My question is - what should I make sure I'm including in the project since the yard is going to get pretty torn up already? I've considered lighting for the wall, and considered running my own in-ground irrigation, but I can't think of anything else. I don't want to get to the end of this project and regret not doing something that'll be a huge PITA after the work is done.

We may add a fence in a couple years so I've tried to factor for that.

So…suggestions??


----------



## corneliani (Apr 2, 2019)

What are you going to do about that swale that is running through the entirety of your neighbors' backyards.. are you thinking of shifting the portion on your land back toward the rear property line? I know you said you want to level but 
I'm having a hard time picturing how your plan will work out well, especially since the houses behind you have a higher elevation than your yard so any 'leveling' on your side will still be the low point and collect all the water. From the pictures it looks like a culvert pipe is what you really need (want?) but that's not very practical either. Not just from a cost perspective but the overall topographical plan.
Speaking of cost, have you gotten any cost estimates on building that wall??


----------



## The Lawnfather (May 2, 2020)

You hiring someone or doing it yourself?


----------



## Guest (10 mo ago)

where does that swale output end up? culvert drainage pipe perhaps? there's a reason why the swale run the entire length of the backyards from what I can see.


----------



## rllynch1 (Oct 18, 2021)

I'm hiring this out. I understand your concerns and that's actually why I've ensured that I'll have drainage behind the wall as well as a drain box and a french drain to carry that water out of the yard. Total cost of everything I mentioned in my original post will be around $9k. My concern doesn't lie with how the swale will go away or where the water will go - I've discussed in extreme detail with the contractor about that.

The reason I posted was more to ask about any additional things I should take into consideration when doing the wall...electrical? In ground irrigation? A security device that shoots frickin' laser beams?
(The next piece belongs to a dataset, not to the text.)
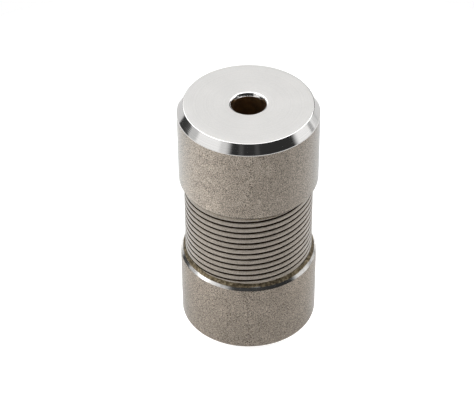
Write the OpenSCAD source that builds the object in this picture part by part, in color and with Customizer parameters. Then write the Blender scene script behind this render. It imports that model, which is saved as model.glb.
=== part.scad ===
// Flexible shaft coupling: two bored hubs joined by three layers of flat wire.
// The shaft axis is Z. The origin is the centre of the lower hub's end face.

/* [Overall] */
// Outer diameter of the hubs
hub_d = 26; // [24:0.5:30]
// Length over both hubs
total_length = 50.3; // [46:0.1:60]
// Diameter of the shaft bores
bore_d = 6; // [4:0.5:8]

/* [Hubs] */
// Length of each hub, without its spigot
hub_length = 16.8; // [14:0.1:18]
// Radial size of the chamfer round each end face
end_chamfer_radial = 1.15; // [0.5:0.05:1.5]
// Axial size of the chamfer round each end face
end_chamfer_axial = 1.75; // [0.5:0.05:2.5]
// Radial size of the chamfer round each hub's inner edge
inner_chamfer_radial = 0.5; // [0.2:0.05:0.6]
// Axial size of the chamfer round each hub's inner edge
inner_chamfer_axial = 0.65; // [0.2:0.05:0.9]
// Chamfer of the bore at the end face, measured across the axis
bore_chamfer_radial = 0.3; // [0.1:0.05:0.8]
// Chamfer of the bore at the end face, measured along the axis
bore_chamfer_axial = 0.7; // [0.3:0.05:1]
// Height of the spigot that centres the wire pack
spigot_height = 1.5; // [1:0.1:2.5]
// Chamfer of the spigot's outer edge
spigot_chamfer = 0.45; // [0.3:0.05:0.6]
// Chamfer of the bore at the spigot
spigot_bore_chamfer = 0.3; // [0.1:0.05:0.5]

/* [Wire pack] */
// Outer diameter of the wire pack
pack_d = 24.12; // [22:0.02:24.4]
// Radial thickness of each wire
wire_thickness = 1.5; // [1:0.05:1.7]
// Height of each wire along the shaft axis
wire_height = 0.92; // [0.8:0.01:1.1]
// Distance between neighbouring wires along the axis, centre to centre
wire_spacing = 1.2935; // [1.2:0.0005:1.4]
// Radial clearance between two layers
layer_clearance = 0.06; // [0.05:0.01:0.1]
// Radial clearance between the inner layer and the spigots
spigot_clearance = 0.06; // [0.05:0.01:0.1]
// Where the first outer wire starts, in degrees round the axis
outer_start = 96; // [0:1:119]
// Where the first middle wire starts, in degrees round the axis
middle_start = 40; // [0:1:119]
// Where the first inner wire starts, in degrees round the axis
inner_start = 10; // [0:1:119]

/* [Braze] */
// Height of the outer braze fillets on the wires
fillet_height = 0.65; // [0.4:0.05:0.9]
// Clear land between an outer fillet and the hub's chamfer
fillet_land = 0.02; // [0.02:0.01:0.2]

/* [Set screws] */
// Thread diameter of the set screws
screw_d = 4; // [3:0.5:4]
// Length of the set screws
screw_length = 8; // [6:0.5:8.5]
// Diameter of the tapped holes
tapped_d = 3.3; // [2.5:0.1:3.3]
// Width across the flats of the socket
socket_flats = 2; // [1.5:0.1:2]
// Depth of the socket
socket_depth = 2.5; // [1.5:0.1:3]
// Distance of the screws from the hub's end face
screw_place = 8; // [6:0.5:10]

/* [Hidden] */
$fn = 96;

// Colours
steel = [0.62, 0.60, 0.57];
spring_steel = [0.50, 0.47, 0.43];
middle_steel = [0.44, 0.42, 0.40];
inner_steel = [0.38, 0.37, 0.36];
braze = [0.62, 0.48, 0.24];
black_oxide = [0.12, 0.12, 0.13];

// Radii
hub_r = hub_d / 2;
bore_r = bore_d / 2;
pack_r = pack_d / 2;
layer_step = wire_thickness + layer_clearance;
middle_r = pack_r - layer_step;
inner_r = pack_r - 2 * layer_step;
pack_bore_r = inner_r - wire_thickness;
spigot_r = pack_bore_r - spigot_clearance;

// The wires fill the space between the hubs' inner faces
pack_low = hub_length;
pack_high = total_length - hub_length;

// Winding: each layer has three wires side by side
STARTS = 3;
STEPS_PER_TURN = 40;
RIGHT_HAND = 1;
LEFT_HAND = -1;
lead = STARTS * wire_spacing;
// Thickness of the blunt tip where a wire's ground end runs out
wire_tip = 0.12;

// Small gap that keeps the braze rings off the flat facets of the wires
braze_gap = 0.02;
FILLET_STEPS = 8;

// Set screws: 90 degrees apart, and their tips just clear of the bore
screw_angles = [45, 135];
tip_clearance = 0.1;
cup_depth = 0.6;

// ---- Hubs ----

// One hub with its end face at z = 0 and its spigot pointing up
module hub_body() {
  spigot_top = hub_length + spigot_height;
  rotate_extrude()
    polygon([
      [bore_r + bore_chamfer_radial, 0],
      [hub_r - end_chamfer_radial, 0],
      [hub_r, end_chamfer_axial],
      [hub_r, hub_length - inner_chamfer_axial],
      [hub_r - inner_chamfer_radial, hub_length],
      [spigot_r, hub_length],
      [spigot_r, spigot_top - spigot_chamfer],
      [spigot_r - spigot_chamfer, spigot_top],
      [bore_r + spigot_bore_chamfer, spigot_top],
      [bore_r, spigot_top - spigot_bore_chamfer],
      [bore_r, bore_chamfer_axial]
    ]);
}

// Puts its children where a set screw goes, with +Z pointing out of the hub
module at_screw(angle, height) {
  rotate([0, 0, angle])
    translate([0, 0, height])
      rotate([0, 90, 0])
        children();
}

module tapped_hole() {
  cylinder(h = hub_r + 1, d = tapped_d);
  // Countersink that leads the screw in
  translate([0, 0, hub_r - 0.35])
    cylinder(h = 0.5, r1 = tapped_d / 2, r2 = tapped_d / 2 + 0.5);
}

module drilled_hub() {
  difference() {
    hub_body();
    for (angle = screw_angles)
      at_screw(angle, screw_place) tapped_hole();
  }
}

module lower_hub() {
  color(steel) drilled_hub();
}

module upper_hub() {
  color(steel)
    translate([0, 0, total_length])
      mirror([0, 0, 1])
        drilled_hub();
}

// ---- Wire pack ----

function held(z) = min(max(z, pack_low), pack_high);

// The four corners of a wire's section at one angle, cut off flat at both hub faces
function section(angle, z, r_out) = [
  for (corner = [[0, -1], [0, 1], [1, 1], [1, -1]])
    let (r = r_out - corner[0] * wire_thickness)
      [r * cos(angle), r * sin(angle), held(z + corner[1] * wire_height / 2)]
];

// Two triangles between the same edge of two neighbouring sections
function side_faces(first, corner) =
  let (
    a = first + corner,
    b = first + (corner + 1) % 4,
    c = b + 4,
    d = a + 4
  )
    [[a, b, c], [a, c, d]];

// One flat wire, wound from the lower hub's face to the upper hub's face
module wire(start, hand, r_out) {
  rise = pack_high - pack_low + wire_height - 2 * wire_tip;
  steps = ceil(rise / lead * STEPS_PER_TURN);
  first_z = pack_low + wire_tip - wire_height / 2;
  points = [
    for (i = [0:steps])
      let (z = first_z + rise * i / steps)
        each section(start + hand * 360 * (z - pack_low) / lead, z, r_out)
  ];
  last = 4 * steps;
  faces = concat(
    [[0, 3, 2, 1]],
    [for (i = [0:steps - 1], corner = [0:3]) each side_faces(4 * i, corner)],
    [[last, last + 1, last + 2, last + 3]]
  );
  // A left-hand wire is turned inside out by its winding, so its faces are reversed
  outward = hand == RIGHT_HAND ? [for (f = faces) [for (k = [len(f) - 1:-1:0]) f[k]]] : faces;
  polyhedron(points, outward, convexity = 10);
}

function wire_start(layer_start, number) = layer_start + (number - 1) * 360 / STARTS;

module outer_wire(number) {
  color(spring_steel)
    wire(wire_start(outer_start, number), RIGHT_HAND, pack_r);
}

module middle_wire(number) {
  color(middle_steel)
    wire(wire_start(middle_start, number), LEFT_HAND, middle_r);
}

module inner_wire(number) {
  color(inner_steel)
    wire(wire_start(inner_start, number), RIGHT_HAND, inner_r);
}

// ---- Braze ----

// Hollow fillet in the corner between the hub's inner face and the outer wires
module outer_fillet() {
  low_r = pack_r + braze_gap;
  width = hub_r - inner_chamfer_radial - fillet_land - low_r;
  curve = [
    for (i = [0:FILLET_STEPS])
      let (a = 90 * i / FILLET_STEPS)
        [low_r + width * (1 - sin(a)), hub_length + fillet_height * (1 - cos(a))]
  ];
  rotate_extrude()
    polygon(concat([[low_r, hub_length]], curve));
}

// Braze that fills the groove between the spigot's chamfer and the inner wires
module inner_fillet() {
  groove_low = hub_length + spigot_height - spigot_chamfer;
  rotate_extrude()
    polygon([
      [spigot_r, groove_low],
      [spigot_r, groove_low + spigot_chamfer * 1.3],
      [spigot_r - spigot_chamfer, groove_low + spigot_chamfer]
    ]);
}

module lower_outer_braze_ring() {
  color(braze) outer_fillet();
}

module lower_inner_braze_ring() {
  color(braze) inner_fillet();
}

module upper_outer_braze_ring() {
  color(braze)
    translate([0, 0, total_length])
      mirror([0, 0, 1])
        outer_fillet();
}

module upper_inner_braze_ring() {
  color(braze)
    translate([0, 0, total_length])
      mirror([0, 0, 1])
        inner_fillet();
}

// ---- Set screws ----

// A cup-point socket set screw along +Z, with its tip at z = 0
module socket_screw() {
  difference() {
    union() {
      cylinder(h = cup_depth, r1 = screw_d / 4, r2 = screw_d / 2);
      translate([0, 0, cup_depth])
        cylinder(h = screw_length - cup_depth, d = screw_d);
    }
    translate([0, 0, screw_length - socket_depth])
      cylinder(h = socket_depth + 1, d = socket_flats / cos(30), $fn = 6);
    translate([0, 0, -0.01])
      cylinder(h = 0.4, r1 = screw_d / 5, r2 = 0.1);
  }
}

module set_screw(number, height) {
  color(black_oxide)
    at_screw(screw_angles[number - 1], height)
      translate([0, 0, bore_r + tip_clearance])
        socket_screw();
}

lower_hub();
upper_hub();
outer_wire(1);  // outer_wire_1
outer_wire(2);  // outer_wire_2
outer_wire(3);  // outer_wire_3
middle_wire(1);  // middle_wire_1
middle_wire(2);  // middle_wire_2
middle_wire(3);  // middle_wire_3
inner_wire(1);  // inner_wire_1
inner_wire(2);  // inner_wire_2
inner_wire(3);  // inner_wire_3
lower_outer_braze_ring();
lower_inner_braze_ring();
upper_outer_braze_ring();
upper_inner_braze_ring();
set_screw(1, screw_place);  // lower_set_screw_1
set_screw(2, screw_place);  // lower_set_screw_2
set_screw(1, total_length - screw_place);  // upper_set_screw_1
set_screw(2, total_length - screw_place);  // upper_set_screw_2
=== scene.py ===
"""Looks of a flexible shaft coupling: two turned steel hubs joined by three layers of flat wire.

Metres, +Z up along the shaft axis, with the lower hub standing on z = 0.
"""

import math

import bpy
from mathutils import Matrix, Vector


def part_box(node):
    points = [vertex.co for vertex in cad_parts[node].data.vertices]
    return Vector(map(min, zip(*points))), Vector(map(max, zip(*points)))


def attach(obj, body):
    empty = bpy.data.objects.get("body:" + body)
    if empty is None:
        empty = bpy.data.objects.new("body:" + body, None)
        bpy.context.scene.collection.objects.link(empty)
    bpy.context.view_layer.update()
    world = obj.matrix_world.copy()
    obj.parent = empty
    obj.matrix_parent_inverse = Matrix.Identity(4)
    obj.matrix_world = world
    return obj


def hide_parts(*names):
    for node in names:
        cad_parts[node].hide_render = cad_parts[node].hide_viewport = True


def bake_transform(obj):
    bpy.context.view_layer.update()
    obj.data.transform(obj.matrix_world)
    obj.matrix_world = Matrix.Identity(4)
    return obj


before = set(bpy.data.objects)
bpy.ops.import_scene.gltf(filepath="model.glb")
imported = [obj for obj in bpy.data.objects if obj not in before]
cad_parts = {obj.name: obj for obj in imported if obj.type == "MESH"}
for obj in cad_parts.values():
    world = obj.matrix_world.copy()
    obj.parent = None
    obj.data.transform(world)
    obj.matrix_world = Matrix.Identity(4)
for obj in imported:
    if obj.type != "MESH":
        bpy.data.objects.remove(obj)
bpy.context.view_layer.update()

MM = 0.001

# ---- Sizes, from the frame where it gives them ----

hub_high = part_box("lower_hub")[1]
wire_low, wire_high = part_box("outer_wire_1")

HUB_R = hub_high.x
HUB_TOP = hub_high.z          # the top of the lower hub's spigot
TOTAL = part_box("upper_hub")[1].z
PACK_LOW = wire_low.z
PACK_HIGH = wire_high.z
HUB_LENGTH = PACK_LOW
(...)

I'm really just trying to see what else I should add while everything is torn up.


----------



## San (Jun 21, 2021)

Are you planning a shed somewhere, in that case you might consider running utilities for that as well, potentially water/electric/sewage.

Or maybe a nice pergola somewhere on that flat yard that needs lightning/electricity.

Do you have a dog or thinking about a robomower? In that case you could put the boundary wire for either in as well.

What kind of fuel do you have, if you have propane, are you considering a generator/bbq/outdoor kitchen hookup?

For irrigation, did you also consider maybe adding drip lines for a flower bed at the end of your wall?

I guess in general, design your ultimate backyard, of what you would want it do be in 5 years or so, and prepare for any of the above type structures?


----------



## The Lawnfather (May 2, 2020)

Can you put a well in, to save on your water bill
Maybe it'll pay for itself over time


----------



## bernstem (Jan 16, 2018)

You definitely need a pool with laser beam sharks…

Irrigation install will tear up the lawn some. If you are planning on one you should do it now to avoid lawn repair down the road. You will want the landscape set before the irrigation install so that you don't need to move heads for new garden beds (though it usually isn't that bid a hassle to move them). Other than that, most lawn things would not need much for the lawn to recover. Basically anything that needs heavy equipment or digging should be done now.


----------